● **INFORMATION SUPPLIED**

** start **

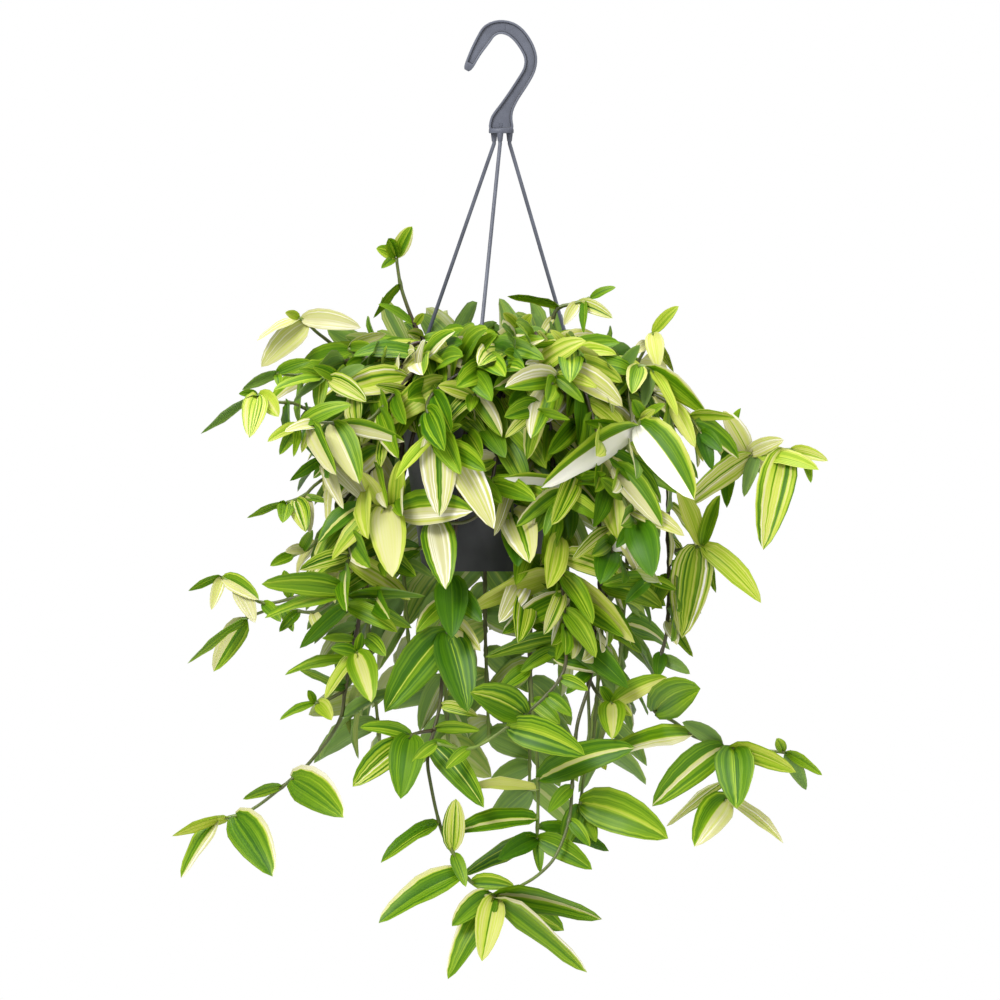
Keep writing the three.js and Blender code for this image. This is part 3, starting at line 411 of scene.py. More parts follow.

** end **
** start **

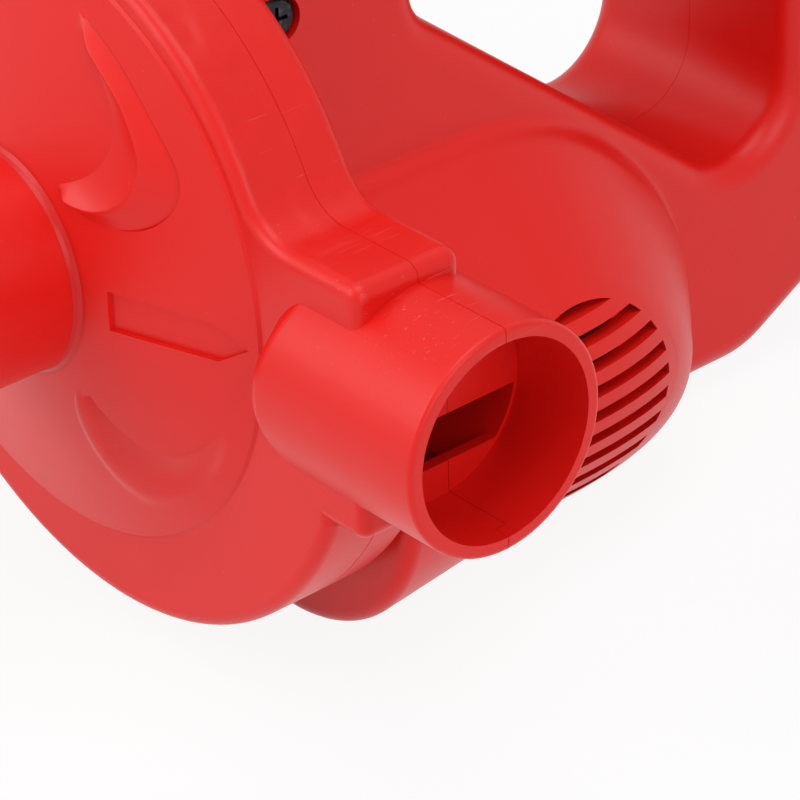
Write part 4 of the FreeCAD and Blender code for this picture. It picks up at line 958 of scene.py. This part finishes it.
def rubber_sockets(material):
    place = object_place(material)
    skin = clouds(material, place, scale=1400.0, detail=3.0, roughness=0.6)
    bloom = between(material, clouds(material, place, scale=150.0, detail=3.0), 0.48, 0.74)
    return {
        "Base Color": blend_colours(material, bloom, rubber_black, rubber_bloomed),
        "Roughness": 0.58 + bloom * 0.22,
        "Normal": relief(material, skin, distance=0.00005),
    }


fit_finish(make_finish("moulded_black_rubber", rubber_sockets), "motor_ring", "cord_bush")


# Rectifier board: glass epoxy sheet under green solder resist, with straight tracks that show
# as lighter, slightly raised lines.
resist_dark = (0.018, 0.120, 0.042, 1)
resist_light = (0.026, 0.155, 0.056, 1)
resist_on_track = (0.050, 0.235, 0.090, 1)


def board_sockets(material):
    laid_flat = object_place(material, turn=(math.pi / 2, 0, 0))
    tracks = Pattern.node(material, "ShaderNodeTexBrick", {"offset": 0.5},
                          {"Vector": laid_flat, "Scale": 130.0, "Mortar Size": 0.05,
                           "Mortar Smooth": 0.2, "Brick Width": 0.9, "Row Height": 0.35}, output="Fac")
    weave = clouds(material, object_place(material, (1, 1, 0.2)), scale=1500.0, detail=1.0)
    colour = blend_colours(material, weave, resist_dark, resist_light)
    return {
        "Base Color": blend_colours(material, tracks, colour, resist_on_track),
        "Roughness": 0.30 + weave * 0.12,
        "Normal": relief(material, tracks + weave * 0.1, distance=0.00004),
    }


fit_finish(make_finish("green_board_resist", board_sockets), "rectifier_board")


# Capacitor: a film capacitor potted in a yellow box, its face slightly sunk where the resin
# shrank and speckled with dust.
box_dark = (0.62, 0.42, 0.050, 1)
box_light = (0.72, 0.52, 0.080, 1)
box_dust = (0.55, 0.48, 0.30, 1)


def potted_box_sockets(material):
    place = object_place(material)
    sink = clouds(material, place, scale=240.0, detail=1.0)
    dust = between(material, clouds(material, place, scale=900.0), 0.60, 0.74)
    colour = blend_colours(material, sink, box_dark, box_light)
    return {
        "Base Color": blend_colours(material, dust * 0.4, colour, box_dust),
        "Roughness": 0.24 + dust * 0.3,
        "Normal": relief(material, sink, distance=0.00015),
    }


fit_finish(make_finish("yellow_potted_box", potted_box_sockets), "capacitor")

** end **

● **EXERCISE AIM**
State the number of lines in the preceding entries that include the word "part". Provide nothing else.

● **OUTPUT OF THE EXERCISE**
2